The building has a highly energy-efficient envelope with a peak heating load of each dwelling being about 1,500 Watts, about the size of a hair dryer. As a result the interior environment is very sensitive to unwanted solar gain which can cause overheating even in winter months. Operable exterior louvered shade systems are available but cost-prohibitive, so exterior shading is provided to effectively mitigate this solar heat.
In addition to limiting overhang projection for fire safety, the Oregon residential code requires buildings with a deck within 3 feet of a common property line to be constructed with non-combustible material. Since the sprinkler heads installed to protect the extended eave will also provide coverage of the full area of the deck adjacent to the common property line, the need a non-combustible deck is diminished. They used Ipe decking and sleepers over a low-slope membrane roof to maintain the residential character of the building and avoid the need for a commercial concrete paving system.
Ipe meets NFPA Class A and UBC Class 1 when tested under ASTM Test Method E84. Flame spread, smoke developed values, and fuel contribution ratings under this test indicate that ipe is not readily flammable and does not readily carry or communicate fire, thus offering a moderate degree of fire protection.
The use of Ipe hardwood is cost effective, meets sustainability objectives, is attractive, and is very durable. Although it does not have test documentation to demonstrate that it is non-flammable, tests have been done to show that it inherently has very low flammability characteristics.
"How a Bunch of Retirees Created Portland’s Greenest Communal Housing Outpost" article in Portland Monthly, By Kelly Clarke, 10/5/2015
For more information, visit the website of Passive House Northwest, trade association for ultra-efficient Buildings.
|PortlandOnline - Code Appeal #9956||See additional suporting docs on City appeal page|
Motivations and Design Process
Green Hammer worked with the homeowners for several months refining the design of the homes to meet the homeowners’ goal of net zero energy, low-environmental impact, durable homes built with sustainable materials.
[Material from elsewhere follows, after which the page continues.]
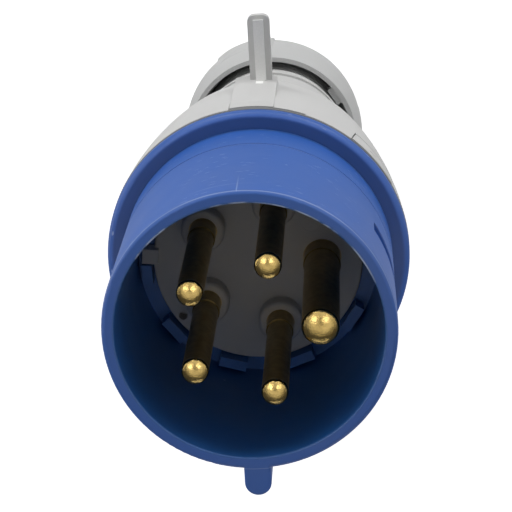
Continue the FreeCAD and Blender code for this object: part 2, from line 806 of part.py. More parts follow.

Green Hammer supports all of these goals, and it carefully designed the homes to be net zero energy annually (producing as much electricity onsite with rooftop solar PV as the homeowners consume in their homes each year). In order to reach this goal, energy-efficiency guided every step of design and construction. Thus, all of the seven units approach or meet the Passive House Standard, the world’s most rigorous building operating energy efficiency standard that strictly limits air leakage, energy use for space heating and cooling, and whole-building annual operating energy.
According to Green Hammer's website:
Ankeny Row... is a shining example of sustainable urbanism. The project's location in an existing urban neighborhood on a designated bicycle route and in close proximity to public transportation allows the owners to live a car-free lifestyle if they choose. The owners wanted the community to feel welcome and connected to the co-housing project.
The building forms and site organization — townhouses arrayed around a central courtyard — are reflective of many examples of historic courtyard housing in the four quadrants of Portland.
The co-housing model furthers economic efficiency and expanded, shared amenities while improving social cohesion and connection. A common room and kitchen allow group and community activities and hosted dinners. A courtyard garden supports urban agriculture and provides an opportunity for residents to connect with the ecosystem in an urban setting. Convenient bike parking for the owners and their guests encourage cycling over driving to the site.